To gain a better and deeper understanding of Italy’s current situation, we can rely upon the wise words contained in “Bentornato Stato, ma…” (“Welcome back state, though…”), a book by Giuliano Amato, published by Il Mulino, describing a state “free from its old habits and distant, no matter what, from the hubris of authoritarian centralisation.” Amato is indeed a man of learning who knows about governance, with considerable experience as a key political player, the competence of a civil servant (as former president of the Italian antitrust authority) and the sound knowledge of a distinguished jurist (he’s just been elected president of the Constitutional Court of Italy). He explains that a return to state intervention, precisely in times of great and dramatic crises such as the ones we’re experiencing and that we mentioned above, must be able to withstand the pressure generated by political patronage, corporations and powerful lobby groups (high-tech multinationals included) and to make strategic decisions so that available resources are dedicated to general interest and common good objectives.

We’re not talking about Italy becoming a “charitable state” trapped by the pressure to perpetuate public spending driven by political patronage (thus exacerbating the increase of public debt, which snowballed in the 1980s and was kept in check by the constraints involved in joining the euro, only to flare up again after the recent introduction of ineffective measures such as the “citizenship income” – a welfare allowance dependant on income and citizenship – and the very costly “quota 100” pension scheme, aimed at encouraging hundreds of thousands of people to go into retirement), nor are we talking about a state taking on the direct management of financial enterprises (except under temporary emergency conditions). We’re talking about a state able to “juggle” temporary pressures and to prioritise political decisions, both during this short-term crisis and over the much longer period that recovery strategies require.
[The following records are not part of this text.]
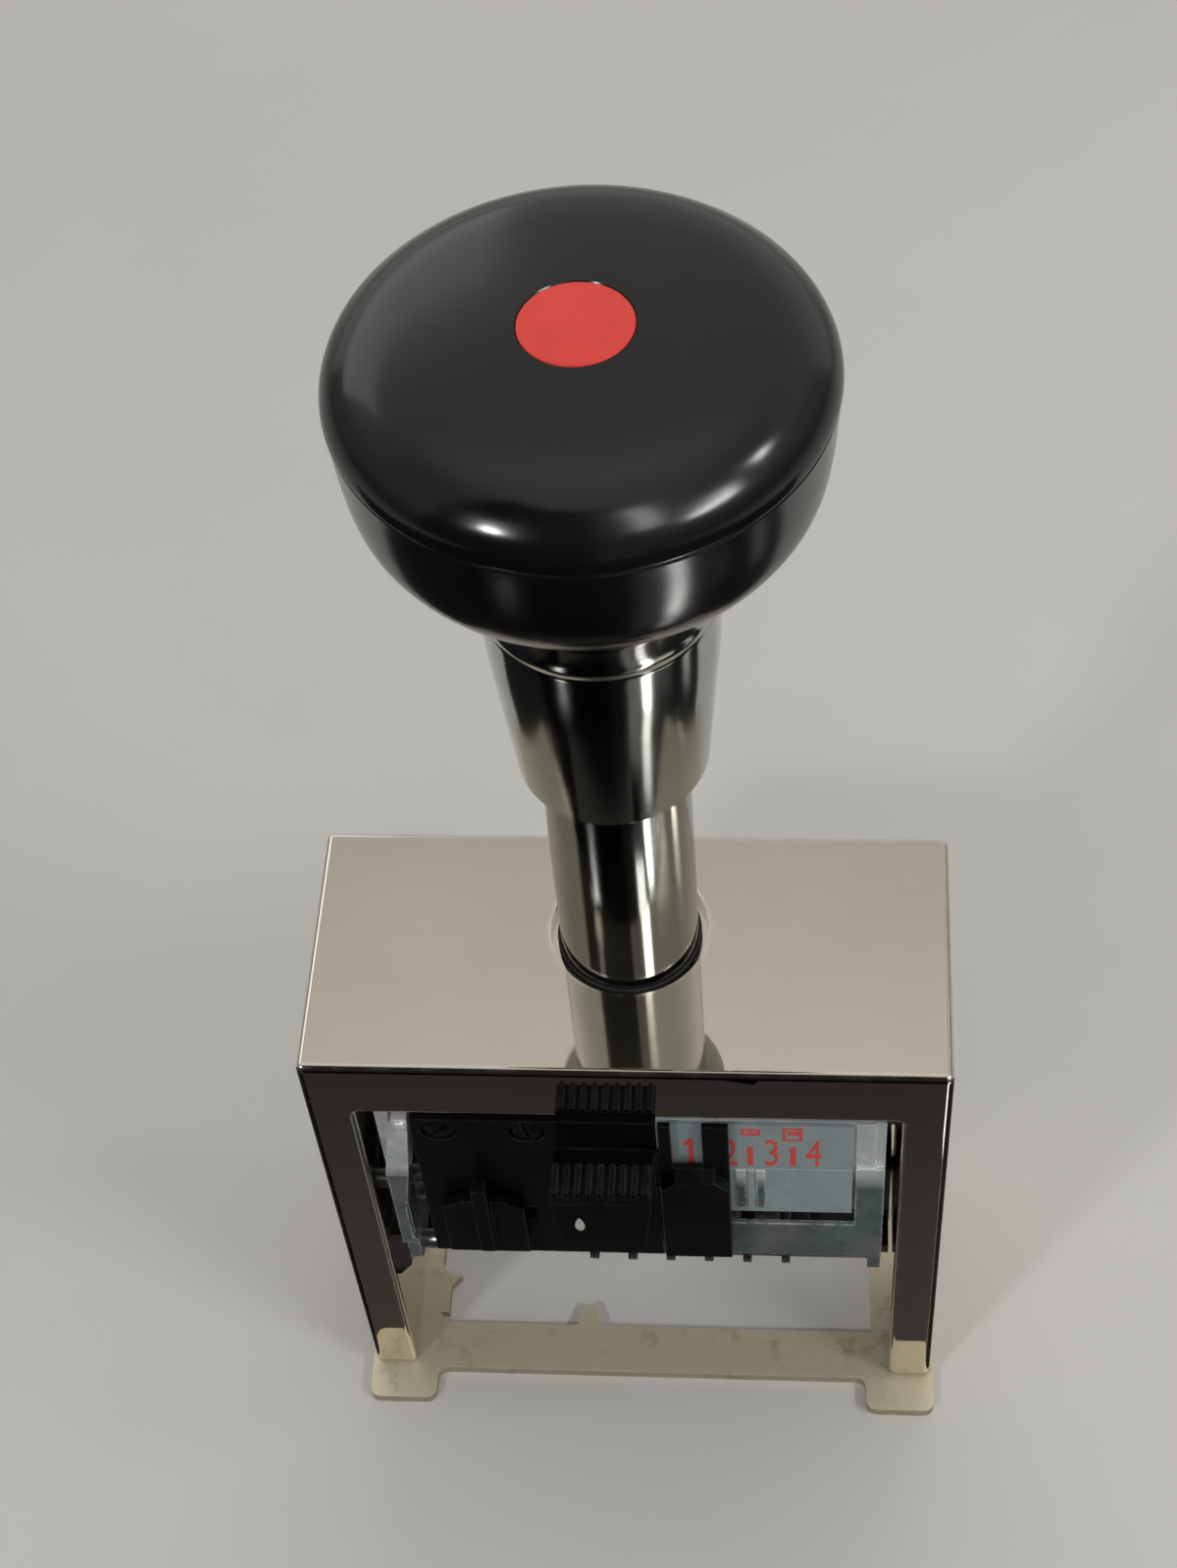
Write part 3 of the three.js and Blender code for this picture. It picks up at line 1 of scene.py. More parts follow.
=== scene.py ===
# %% [markdown]
# # A self-inking numbering machine
# A polished nickel U frame stands on a thin base plate. A black palm knob on
# a chromed collar pushes a head of six number wheels down through it. This
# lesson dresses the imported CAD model, piece by piece. The CAD says where each
# piece is and how it moves, and Blender gives it soft edges and a finish.

# %% Load the frame
import json
import math

import bmesh
import bpy
from mathutils import Matrix, Vector, noise


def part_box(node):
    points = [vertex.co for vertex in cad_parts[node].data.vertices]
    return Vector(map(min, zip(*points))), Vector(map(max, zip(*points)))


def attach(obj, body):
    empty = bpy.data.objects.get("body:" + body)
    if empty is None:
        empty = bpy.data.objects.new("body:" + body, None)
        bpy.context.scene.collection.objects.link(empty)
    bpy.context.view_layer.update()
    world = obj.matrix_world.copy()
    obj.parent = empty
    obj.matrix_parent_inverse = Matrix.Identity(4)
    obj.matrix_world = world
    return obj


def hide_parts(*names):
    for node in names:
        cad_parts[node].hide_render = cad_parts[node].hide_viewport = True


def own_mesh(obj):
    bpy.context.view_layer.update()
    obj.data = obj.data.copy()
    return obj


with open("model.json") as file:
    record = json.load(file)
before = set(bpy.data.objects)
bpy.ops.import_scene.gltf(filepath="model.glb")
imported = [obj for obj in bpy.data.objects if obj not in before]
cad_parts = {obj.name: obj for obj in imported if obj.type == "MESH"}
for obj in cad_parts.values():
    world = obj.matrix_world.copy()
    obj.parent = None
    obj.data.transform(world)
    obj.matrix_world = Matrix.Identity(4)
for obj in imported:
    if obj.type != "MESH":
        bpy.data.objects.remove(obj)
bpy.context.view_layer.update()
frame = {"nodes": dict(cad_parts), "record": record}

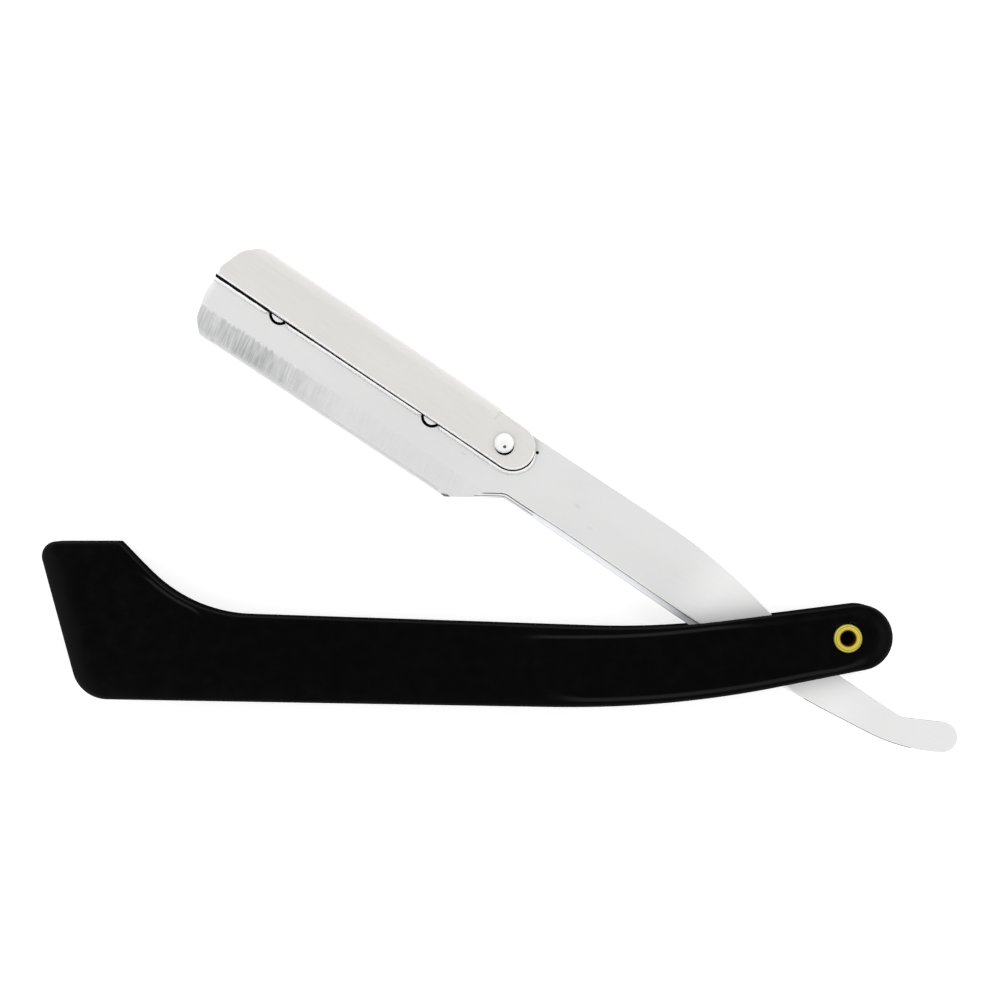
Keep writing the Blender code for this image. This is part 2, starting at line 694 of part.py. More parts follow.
def make_clamp(finish, axis):
    shape = bmesh.new()
    rim = [shape.verts.new((point.x, point.y, 0.0)) for point in clamp_blank()]
    shape.faces.new(rim)
    for step in range(FOLD_STEPS + 1):
        across = fold_half_girth * (2 * step / FOLD_STEPS - 1)
        bmesh.ops.bisect_plane(
            shape,
            geom=shape.verts[:] + shape.edges[:] + shape.faces[:],
            plane_co=(0.0, across, 0.0),
            plane_no=(0.0, 1.0, 0.0),
        )
    for vertex in shape.verts:
        depth, height = folded(vertex.co.x, vertex.co.y)
        vertex.co = (vertex.co.x - clamp_rivet_reach, depth - CLAMP_RIVET_DEPTH, height)
    made = add_object("blade_clamp", shape, finish, axis)
    sheet = made.modifiers.new("sheet", "SOLIDIFY")
    sheet.thickness = CLAMP_SHEET
    sheet.offset = 0.0
    sheet.use_even_offset = True
    low = back_leg_back - CUT_OVERRUN
    high = front_leg_front + CUT_OVERRUN
    cut(made, "cut_clamp_rivet", rod(CLAMP_RIVET_RADIUS + PIN_CLEARANCE, low, high))


def make_clamp_rivet(finish, axis):
    seat = front_leg_front + SEAT_GAP
    clinch = back_leg_back - SEAT_GAP
    brim = seat + CLAMP_RIVET_BRIM
    profile = [
        (0.0, clinch - CLAMP_RIVET_CLINCH),
        (CLAMP_RIVET_HEAD_RADIUS - CLAMP_RIVET_CLINCH, clinch - CLAMP_RIVET_CLINCH),
        (CLAMP_RIVET_HEAD_RADIUS, clinch),
        (CLAMP_RIVET_RADIUS, clinch),
        (CLAMP_RIVET_RADIUS, seat),
        (CLAMP_RIVET_HEAD_RADIUS, seat),
    ]
    for step in range(DOME_STEPS):
        angle = math.pi / 2 * step / DOME_STEPS
        radius = CLAMP_RIVET_HEAD_RADIUS * math.cos(angle)
        profile.append((radius, brim + CLAMP_RIVET_DOME * math.sin(angle)))
    profile.append((0.0, brim + CLAMP_RIVET_DOME))
    shape = turned(profile, clamp_rivet_reach, CLAMP_RIVET_DEPTH)
    add_object("clamp_rivet", shape, finish, axis)


def main():
    for old in list(bpy.data.objects):
        bpy.data.objects.remove(old)
    plastic = material("black moulded plastic", (0.012, 0.012, 0.013), 0.0, 0.22)
    sheet_steel = material("brushed sheet steel", (0.78, 0.78, 0.77), 1.0, 0.34)
    clamp_steel = material("satin clamp steel", (0.72, 0.71, 0.69), 1.0, 0.38)
    blade_steel = material("polished blade steel", (0.84, 0.85, 0.86), 1.0, 0.16)
    rivet_steel = material("bright rivet steel", (0.88, 0.88, 0.88), 1.0, 0.12)
    brass = material("yellow brass", (0.86, 0.64, 0.20), 1.0, 0.25)
    nylon = material("grey washer nylon", (0.45, 0.45, 0.44), 0.0, 0.5)
    make_handle(plastic)
    make_pivot_rivet(brass)
    make_pivot_washers(nylon)
    pivot = add_axis("pivot_axis", (0.0, 0.0, 0.0), ARM_ANGLE)
    make_arm(sheet_steel, pivot)
    make_studs(rivet_steel, pivot)
    make_blade(blade_steel, pivot)
    make_clamp_rivet(rivet_steel, pivot)
    clamp_place = (clamp_rivet_reach, CLAMP_RIVET_DEPTH, 0.0)
    swing = add_axis("clamp_axis", clamp_place, -CLAMP_LEAN, pivot)
    make_clamp(clamp_steel, swing)


main()
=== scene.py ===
import math

import bmesh
import bpy
from mathutils import Matrix, Vector


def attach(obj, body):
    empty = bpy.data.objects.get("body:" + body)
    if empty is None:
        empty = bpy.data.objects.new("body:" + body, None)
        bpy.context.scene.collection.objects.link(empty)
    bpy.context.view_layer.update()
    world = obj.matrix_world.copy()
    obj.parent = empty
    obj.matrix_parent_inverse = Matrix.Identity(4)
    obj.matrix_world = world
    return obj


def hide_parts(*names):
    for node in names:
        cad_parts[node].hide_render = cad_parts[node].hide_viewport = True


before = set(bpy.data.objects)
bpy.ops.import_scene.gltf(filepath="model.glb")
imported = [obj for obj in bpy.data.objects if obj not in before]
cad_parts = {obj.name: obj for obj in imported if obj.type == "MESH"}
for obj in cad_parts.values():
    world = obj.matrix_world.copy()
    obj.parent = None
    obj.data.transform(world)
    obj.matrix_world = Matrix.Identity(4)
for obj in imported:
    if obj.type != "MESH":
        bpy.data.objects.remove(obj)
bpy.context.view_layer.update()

mm = 0.001
scene = bpy.context.scene

# Sizes in the dictionaries are in millimetres and degrees, but the studio's floor and lamps are in metres.
# Along the arm a place is (reach from the pivot, depth towards the edge).
armPlace = {
    "turn": 146.55,
    "rivetReach": 61.6,
    "rivetDepth": 4.1,
    "clampLean": 0.65,
}
armTurn = Matrix.Rotation(math.radians(armPlace["turn"]), 4, "Z")
clampTurn = (
    armTurn
    @ Matrix.Translation((armPlace["rivetReach"] * mm, armPlace["rivetDepth"] * mm, 0.0))
    @ Matrix.Rotation(math.radians(-armPlace["clampLean"]), 4, "Z")
)


def onArm(reach, depth):
    return tuple(armTurn @ Vector((reach, depth, 0.0)))


rivetAt = onArm(armPlace["rivetReach"], armPlace["rivetDepth"])


def corner(x, y, radius=0.0):
    return {"at": Vector((x, y)), "radius": radius, "knob": False}


def knob(x, y, radius):
    return {"at": Vector((x, y)), "radius": radius, "knob": True}


def touchPoint(outside, centre, radius, side):
    # where a line from outside touches a circle
    toCentre = centre - outside
    heading = math.atan2(toCentre.y, toCentre.x) - side * math.asin(radius / toCentre.length)
    reach = math.sqrt(toCentre.length_squared - radius ** 2)
    return outside + reach * Vector((math.cos(heading), math.sin(heading)))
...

Amato’s book clearly identifies a risk: that of capitalising on the chance provided by the considerable resources made available by the PNRR (the Italian recovery and resilience plan), as per the indications of the EU’s Next Generation Recovery Plan, to reshape public spending in a way that will suit some twisted agenda aimed at reviving and strengthening support for unscrupulous, welfarist political forces. Moreover, knowing EU culture and its thinking patterns very well, Amato reminds us how the current marginalisation of ordoliberalism and of the obsessive ideology that all EU countries’ budgets should be equal does not mean we should just go on a public spending binge – on the contrary, what we need is a spending culture based on productive investments, rather than shaped by political favours (namely, corporations and politically affiliated businesses). Just as Mario Draghi, as former president of the ECB, insightfully observed when commenting on the difference between “good debt” and “bad debt” – a sensible and extraordinarily valuable tactical remark, especially in these times of crisis and war.

The EU recovery, including its vital need for autonomy and strategic safety, currently under threat by authoritarian governments, is founded on principles of foreign policy and joint defence, energy and scientific and technological research, and as such requires outstanding investment policies coordinated by the states and structured along supranational lines – the essence of the EU – in order to contribute to a “new global order”. It’s a “public” responsibility that ties liberal democracy to market economy.

Ultimately, Amato’s excellent book clearly illustrates the importance of “political far-sightedness” and “governing democracies”, and outlines a positive future for the reassertion of democracy and its values, authoritarian governments notwithstanding, as well as for practices allowing social powers and their representatives – the “intermediate bodies” on which liberal democracy is based – to play a broader and more significant role.